§ Objective:
Report how many lines hold the word "between"; answer with the number alone.

§ Material for this exercise:
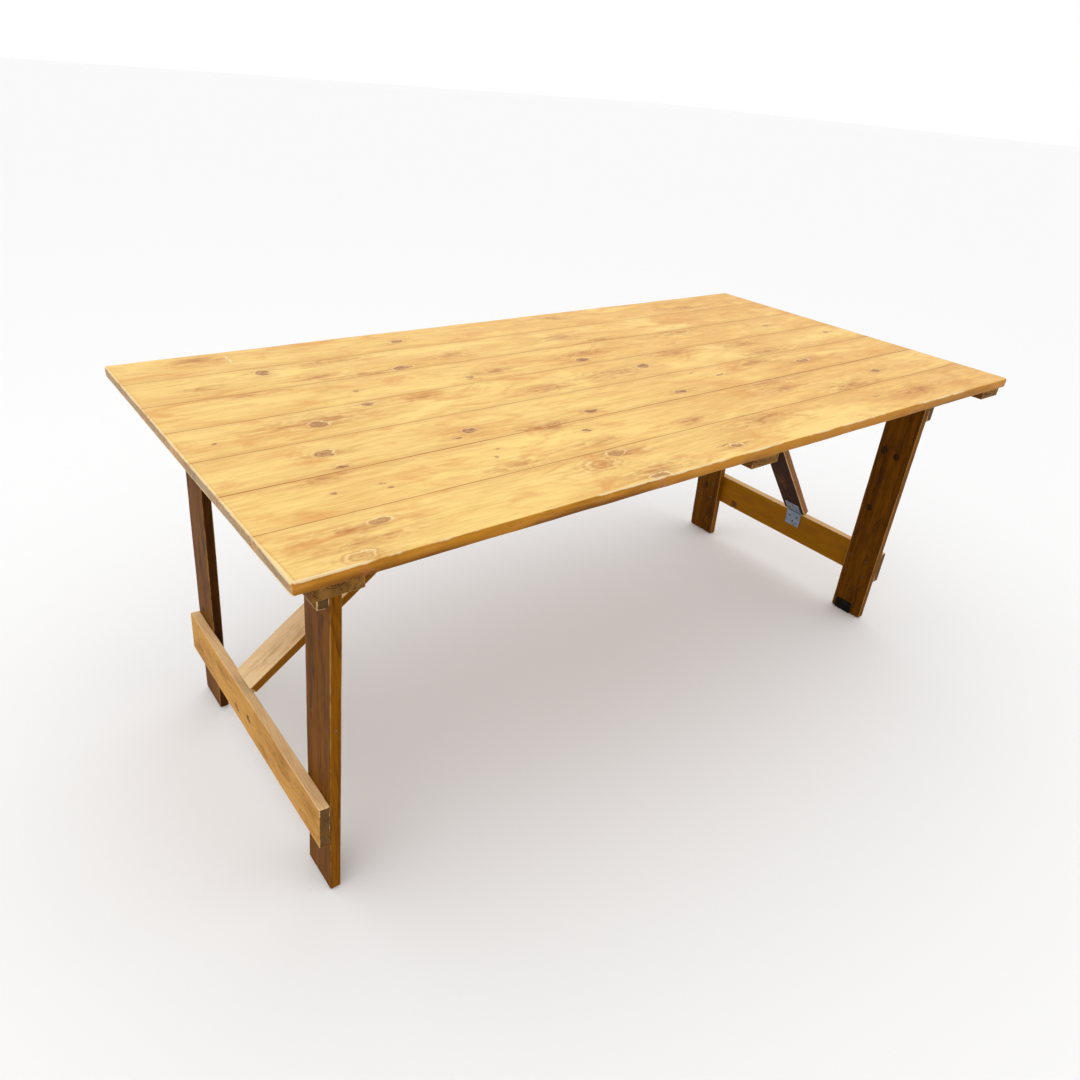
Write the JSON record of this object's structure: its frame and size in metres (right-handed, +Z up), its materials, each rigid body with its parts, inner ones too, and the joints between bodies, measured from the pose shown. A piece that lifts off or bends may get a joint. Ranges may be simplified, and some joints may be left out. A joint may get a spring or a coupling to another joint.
{
  "type": "folding trestle table",
  "caption": "Long plank-topped wooden table on two splayed leg frames that fold flat inward, each held open by a hinged diagonal strut.",
  "frame": {"origin": "on the floor under the middle of the top", "axes": "+X along the boards, from the end with the low strut to the end with the steep strut; -Y towards the front, +Z up"},
  "size_m": [1.83, 0.91, 0.76],
  "materials": {
    "top_wood": "honey stain under worn satin wax",
    "batten_wood": "dark brown stain, matt",
    "frame_wood": "dark brown stain, matt, worn at the foot",
    "rail_wood": "mid brown stain, matt",
    "strut_wood": "pale tan worn stain",
    "zinc": "zinc plated",
    "screw_steel": "dull passivated steel",
    "rubber": "matt black"
  },
  "bodies": {
    "top": {"plank_1": "top_wood", "plank_2": "top_wood", "plank_3": "top_wood", "plank_4": "top_wood", "plank_5": "top_wood", "plank_6": "top_wood", "plank_7": "top_wood", "batten_left": "batten_wood", "batten_centre": "batten_wood", "batten_right": "batten_wood", "hinge_rail_left": "batten_wood", "hinge_rail_right": "batten_wood", "strut_keeper_left": "batten_wood", "strut_keeper_right": "batten_wood", "leg_hinge_fixed_front_left": "zinc", "leg_hinge_pin_front_left": "zinc", "leg_hinge_fixed_back_left": "zinc", "leg_hinge_pin_back_left": "zinc", "leg_hinge_fixed_front_right": "zinc", "leg_hinge_pin_front_right": "zinc", "leg_hinge_fixed_back_right": "zinc", "leg_hinge_pin_back_right": "zinc"},
    "left_frame": {"leg_front_left": "frame_wood", "leg_back_left": "frame_wood", "foot_rail_left": "rail_wood", "top_rail_left": "rail_wood", "leg_hinge_leaf_front_left": "zinc", "leg_hinge_leaf_back_left": "zinc", "strut_hinge_rail_left": "zinc", "strut_hinge_pin_left": "zinc", "screw_front_left_1": "screw_steel", "screw_front_left_2": "screw_steel", "screw_front_left_3": "screw_steel", "screw_front_left_4": "screw_steel", "screw_back_left_1": "screw_steel", "screw_back_left_2": "screw_steel", "screw_back_left_3": "screw_steel", "screw_back_left_4": "screw_steel"},
    "right_frame": {"leg_front_right": "frame_wood", "leg_back_right": "frame_wood", "foot_rail_right": "rail_wood", "top_rail_right": "rail_wood", "leg_hinge_leaf_front_right": "zinc", "leg_hinge_leaf_back_right": "zinc", "strut_hinge_rail_right": "zinc", "strut_hinge_pin_right": "zinc", "screw_front_right_1": "screw_steel", "screw_front_right_2": "screw_steel", "screw_front_right_3": "screw_steel", "screw_front_right_4": "screw_steel", "screw_back_right_1": "screw_steel", "screw_back_right_2": "screw_steel", "screw_back_right_3": "screw_steel", "screw_back_right_4": "screw_steel", "foot_pad": "rubber"},
    "left_strut": {"strut_left": "strut_wood", "strut_hinge_leaf_left": "zinc"},
    "right_strut": {"strut_right": "strut_wood", "strut_hinge_leaf_right": "zinc"}
  },
  "joints": [
    {"name": "left_fold", "type": "hinge", "parent": "top", "child": "left_frame", "pos_m": [-0.79146, 0, 0.7175], "axis": [0, -1, 0], "range_deg": [0, 93.57]},
    {"name": "right_fold", "type": "hinge", "parent": "top", "child": "right_frame", "pos_m": [0.79146, 0, 0.7175], "axis": [0, 1, 0], "range_deg": [0, 93.57]},
    {"name": "left_strut_swing", "type": "hinge", "parent": "left_frame", "child": "left_strut", "pos_m": [-0.84293, 0.038, 0.2185], "axis": [0, 1, 0], "range_deg": [0, 129.19]},
    {"name": "right_strut_swing", "type": "hinge", "parent": "right_frame", "child": "right_strut", "pos_m": [0.84293, -0.038, 0.2185], "axis": [0, -1, 0], "range_deg": [0, 144.89]}
  ],
  "couplings": [
    {"joint": "left_strut_swing", "follows": "left_fold", "ratio": 1.3805},
    {"joint": "right_strut_swing", "follows": "right_fold", "ratio": 1.5483}
  ]
}
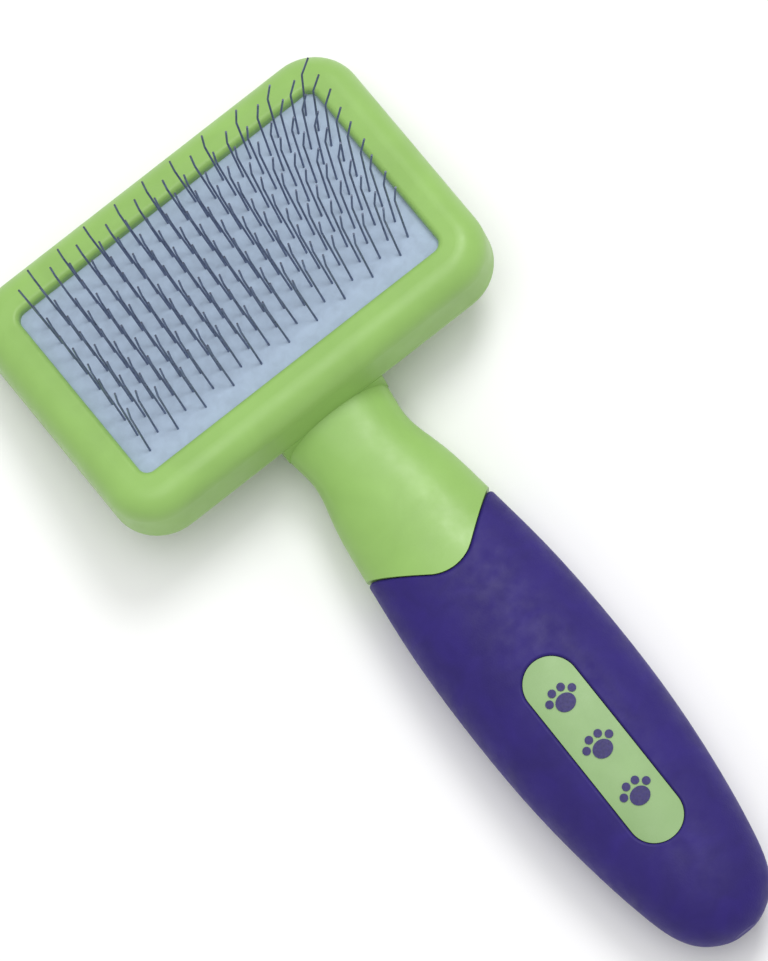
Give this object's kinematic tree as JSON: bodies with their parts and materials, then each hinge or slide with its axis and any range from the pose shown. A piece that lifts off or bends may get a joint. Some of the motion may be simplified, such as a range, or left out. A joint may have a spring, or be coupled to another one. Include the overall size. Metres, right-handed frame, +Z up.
{
  "type": "slicker brush",
  "caption": "Small pet slicker brush: a rectangular cushioned pad of bent wire pins in a rounded plastic head, on an oval soft-grip handle with a lozenge badge.",
  "frame": {"origin": "on the surface the brush lies on, under the middle of its outline", "axes": "+Z up, with the pins pointing up; +Y from the handle towards the far end of the head; X across the head"},
  "size_m": [0.067, 0.1416, 0.028],
  "materials": {
    "green_plastic": "satin moulded, light lime green",
    "badge_green": "satin moulded, slightly duller green",
    "badge_print": "matte purple pad print",
    "purple_grip": "matte soft-touch overmould",
    "foam": "open-cell foam",
    "cloth": "woven card-clothing ply",
    "pad_rubber": "matte blue-grey rubber",
    "pin_wire": "bright drawn wire"
  },
  "bodies": {
    "brush": {"head_frame": "green_plastic", "brush_body": "green_plastic", "handle_core_back": "green_plastic", "handle_grip": "purple_grip", "badge_plate": "badge_green", "badge_marks": "badge_print", "foam_cushion": "foam"},
    "pin_pad": {"rubber_face": "pad_rubber", "cloth_ply_front": "cloth", "cloth_ply_back": "cloth", "pin_row_01": "pin_wire", "pin_row_02": "pin_wire", "pin_row_03": "pin_wire", "pin_row_04": "pin_wire", "pin_row_05": "pin_wire", "pin_row_06": "pin_wire", "pin_row_07": "pin_wire", "pin_row_08": "pin_wire", "pin_row_09": "pin_wire", "pin_row_10": "pin_wire", "pin_row_11": "pin_wire", "pin_row_12": "pin_wire", "pin_row_13": "pin_wire", "pin_row_14": "pin_wire", "pin_row_15": "pin_wire", "pin_row_16": "pin_wire", "pin_row_17": "pin_wire", "pin_row_18": "pin_wire"}
  },
  "joints": [
    {"name": "pin_pad_press", "type": "slide", "parent": "brush", "child": "pin_pad", "axis": [0, -0.2419, -0.9703], "range_m": [0, 0.001], "stiffness_N_per_m": 1500, "springref_m": -0.0004, "deforming": ["foam_cushion"]}
  ]
}
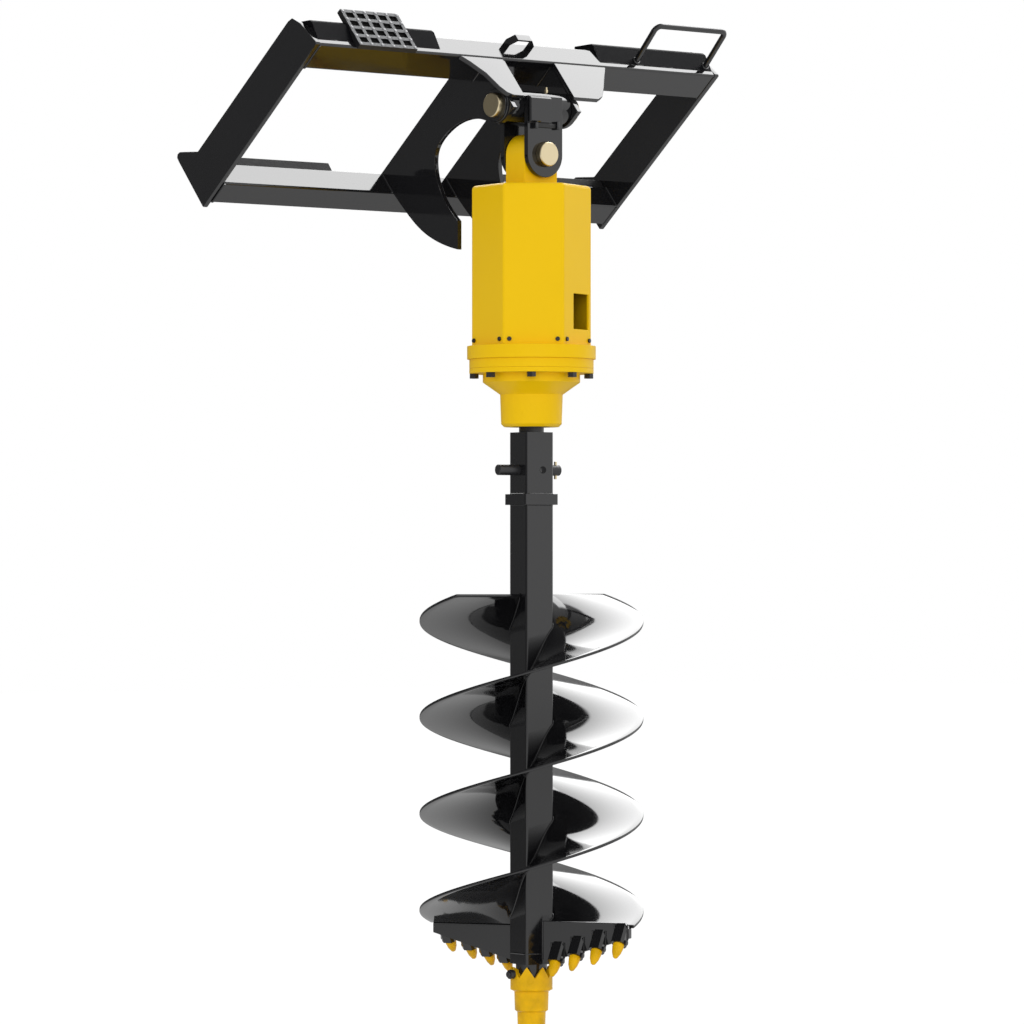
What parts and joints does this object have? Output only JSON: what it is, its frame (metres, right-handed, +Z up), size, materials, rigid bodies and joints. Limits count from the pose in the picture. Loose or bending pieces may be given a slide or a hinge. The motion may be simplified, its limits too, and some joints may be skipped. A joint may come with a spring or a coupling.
{
  "type": "skid steer auger attachment",
  "caption": "Auger for a skid steer: leaning quick-attach frame, cradle, swinging knuckle, hydraulic planetary drive and a double-start auger with digging teeth and pilot.",
  "frame": {"origin": "midway between the two wedge pin slots, on the top face of the lower flange", "axes": "+X along the frame's width, +Y to the machine at the rear, +Z up; the auger hangs down at -Y"},
  "size_m": [1.09, 0.7073, 2.1409],
  "materials": {
    "black_paint": "gloss",
    "yellow_paint": "semi-gloss",
    "zinc_plate": "yellow zinc, satin",
    "bronze": "machined",
    "steel": "machined",
    "black_oxide": "satin",
    "cast_iron": "painted casting",
    "rubber": "matte"
  },
  "bodies": {
    "frame": {"side_plate_left": "black_paint", "side_plate_right": "black_paint", "upper_bar": "black_paint", "lower_bar": "black_paint", "hook_lips": "black_paint", "pin_flange_left": "black_paint", "pin_flange_right": "black_paint", "cradle_plate_left": "black_paint", "cradle_plate_right": "black_paint", "top_gussets": "black_paint", "pin_boss_rings": "black_paint", "upper_pin": "zinc_plate", "upper_pin_keeper": "zinc_plate", "step_grating": "black_paint", "grab_handle": "black_paint", "hose_guide": "black_paint"},
    "knuckle": {"knuckle_tube": "black_paint", "knuckle_bushes": "bronze", "clevis_plate_front": "black_paint", "clevis_plate_rear": "black_paint", "stop_block": "black_paint", "lower_pin": "zinc_plate", "lower_pin_keeper": "zinc_plate", "grease_fitting": "zinc_plate"},
    "drive": {"drive_ear": "yellow_paint", "ear_bush": "bronze", "hood": "yellow_paint", "hood_screws": "black_oxide", "base_flange": "yellow_paint", "ring_gear": "yellow_paint", "nose_housing": "yellow_paint", "flange_bolts": "black_oxide", "motor_flange": "cast_iron", "motor_body": "cast_iron", "motor_valve_block": "cast_iron", "motor_bolts": "black_oxide", "port_fittings": "steel", "shaft_bearings": "steel", "shaft_seal": "rubber"},
    "sun": {"motor_shaft": "steel", "sun_gear": "steel"},
    "planet_1": {"planet_gear_1": "steel"},
    "planet_2": {"planet_gear_2": "steel"},
    "planet_3": {"planet_gear_3": "steel"},
    "auger": {"planet_carrier": "steel", "output_shaft": "black_oxide", "hub_socket": "black_paint", "hub_pin": "black_oxide", "hub_pin_clip": "zinc_plate", "hub_collar": "black_paint", "auger_tube": "black_paint", "flight_a": "black_paint", "flight_b": "black_paint", "tooth_bars": "black_paint", "tooth_holders": "black_paint", "digging_teeth": "yellow_paint", "tooth_bolts": "black_oxide", "pilot_socket": "black_paint", "pilot_bit": "yellow_paint", "pilot_bolt": "black_oxide"}
  },
  "joints": [
    {"name": "knuckle_swing", "type": "hinge", "parent": "frame", "child": "knuckle", "pos_m": [0, -0.432, 0.102], "axis": [1, 0, 0], "range_deg": [-60, 0]},
    {"name": "drive_tilt", "type": "hinge", "parent": "knuckle", "child": "drive", "pos_m": [0, -0.432, 0.004], "axis": [0, 1, 0], "range_deg": [-45, 45]},
    {"name": "auger_spin", "type": "hinge", "parent": "drive", "child": "auger", "pos_m": [0, -0.432, -0.55], "axis": [0, 0, 1], "continuous": true},
    {"name": "motor_spin", "type": "hinge", "parent": "drive", "child": "sun", "pos_m": [0, -0.432, -0.42], "axis": [0, 0, 1], "continuous": true},
    {"name": "planet_1_spin", "type": "hinge", "parent": "auger", "child": "planet_1", "pos_m": [0, -0.37125, -0.42], "axis": [0, 0, 1], "continuous": true},
    {"name": "planet_2_spin", "type": "hinge", "parent": "auger", "child": "planet_2", "pos_m": [-0.05261, -0.46238, -0.42], "axis": [0, 0, 1], "continuous": true},
    {"name": "planet_3_spin", "type": "hinge", "parent": "auger", "child": "planet_3", "pos_m": [0.05261, -0.46238, -0.42], "axis": [0, 0, 1], "continuous": true}
  ],
  "couplings": [
    {"joint": "motor_spin", "follows": "auger_spin", "ratio": 4.5},
    {"joint": "planet_1_spin", "follows": "auger_spin", "ratio": -2.8},
    {"joint": "planet_2_spin", "follows": "auger_spin", "ratio": -2.8},
    {"joint": "planet_3_spin", "follows": "auger_spin", "ratio": -2.8}
  ]
}
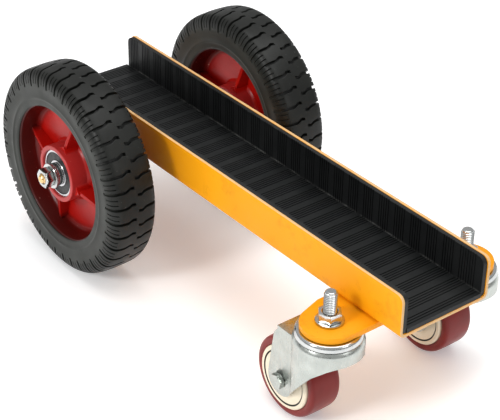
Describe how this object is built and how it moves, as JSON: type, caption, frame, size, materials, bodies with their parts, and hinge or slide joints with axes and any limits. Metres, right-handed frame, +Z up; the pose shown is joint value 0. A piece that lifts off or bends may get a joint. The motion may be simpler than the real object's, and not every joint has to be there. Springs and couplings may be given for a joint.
{
  "type": "slab dolly",
  "caption": "Low dolly for carrying a slab or board on edge: a rubber-lined steel trough on large rear wheels, with a swivel caster at each side of the other end.",
  "frame": {"origin": "on the floor, under the middle of the trough's length and width", "axes": "+X along the trough towards the caster end, +Y to the left side, +Z up"},
  "size_m": [0.5264, 0.2864, 0.208],
  "materials": {
    "yellow_paint": "semi-gloss yellow-orange enamel with pale worn edges",
    "liner_rubber": "matt black ribbed rubber",
    "tyre_rubber": "matt dark grey rubber",
    "red_rim": "glossy deep red",
    "caster_red": "satin dark red polyurethane",
    "cream_nylon": "matt cream moulding",
    "zinc": "bright zinc plate",
    "bearing_steel": "ground steel"
  },
  "bodies": {
    "frame": {"trough": "yellow_paint", "floor_liner": "liner_rubber", "wall_liner_right": "liner_rubber", "wall_liner_left": "liner_rubber", "caster_plate": "yellow_paint", "axle": "zinc", "hub_spacer_right": "zinc", "hub_spacer_left": "zinc", "inboard_sleeve_right": "zinc", "inboard_sleeve_left": "zinc", "outboard_collar_right": "zinc", "outboard_collar_left": "zinc", "axle_washer_right": "zinc", "axle_washer_left": "zinc", "axle_nut_right": "zinc", "axle_nut_left": "zinc", "caster_stem_right": "zinc", "caster_stem_left": "zinc", "stem_washer_right": "zinc", "stem_washer_left": "zinc", "stem_nut_right": "zinc", "stem_nut_left": "zinc", "upper_race_right": "zinc", "upper_race_left": "zinc", "lower_race_right": "zinc", "lower_race_left": "zinc"},
    "rear_wheel_right": {"rim_right": "red_rim", "tyre_right": "tyre_rubber", "outer_bearing_right": "bearing_steel", "inner_bearing_right": "bearing_steel"},
    "rear_wheel_left": {"rim_left": "red_rim", "tyre_left": "tyre_rubber", "outer_bearing_left": "bearing_steel", "inner_bearing_left": "bearing_steel"},
    "caster_right": {"fork_right": "zinc", "upper_balls_right": "bearing_steel", "lower_balls_right": "bearing_steel", "axle_sleeve_right": "zinc", "caster_bolt_right": "zinc", "caster_bolt_nut_right": "zinc"},
    "caster_left": {"fork_left": "zinc", "upper_balls_left": "bearing_steel", "lower_balls_left": "bearing_steel", "axle_sleeve_left": "zinc", "caster_bolt_left": "zinc", "caster_bolt_nut_left": "zinc"},
    "caster_wheel_right": {"caster_tread_right": "caster_red", "caster_core_right": "cream_nylon", "outer_cover_right": "cream_nylon", "inner_cover_right": "cream_nylon", "outer_caster_bearing_right": "bearing_steel", "inner_caster_bearing_right": "bearing_steel"},
    "caster_wheel_left": {"caster_tread_left": "caster_red", "caster_core_left": "cream_nylon", "outer_cover_left": "cream_nylon", "inner_cover_left": "cream_nylon", "outer_caster_bearing_left": "bearing_steel", "inner_caster_bearing_left": "bearing_steel"}
  },
  "joints": [
    {"name": "rear_wheel_right_spin", "type": "hinge", "parent": "frame", "child": "rear_wheel_right", "pos_m": [-0.13885, -0.10175, 0.104], "axis": [0, 1, 0], "continuous": true},
    {"name": "rear_wheel_left_spin", "type": "hinge", "parent": "frame", "child": "rear_wheel_left", "pos_m": [-0.13885, 0.10175, 0.104], "axis": [0, 1, 0], "continuous": true},
    {"name": "caster_right_swivel", "type": "hinge", "parent": "frame", "child": "caster_right", "pos_m": [0.20845, -0.078, 0.09], "axis": [0, 0, 1], "continuous": true},
    {"name": "caster_left_swivel", "type": "hinge", "parent": "frame", "child": "caster_left", "pos_m": [0.20845, 0.078, 0.09], "axis": [0, 0, 1], "continuous": true},
    {"name": "caster_wheel_right_roll", "type": "hinge", "parent": "caster_right", "child": "caster_wheel_right", "pos_m": [0.17195, -0.078, 0.0383], "axis": [0, 1, 0], "continuous": true},
    {"name": "caster_wheel_left_roll", "type": "hinge", "parent": "caster_left", "child": "caster_wheel_left", "pos_m": [0.17195, 0.078, 0.0383], "axis": [0, 1, 0], "continuous": true}
  ]
}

§ The completed task:
2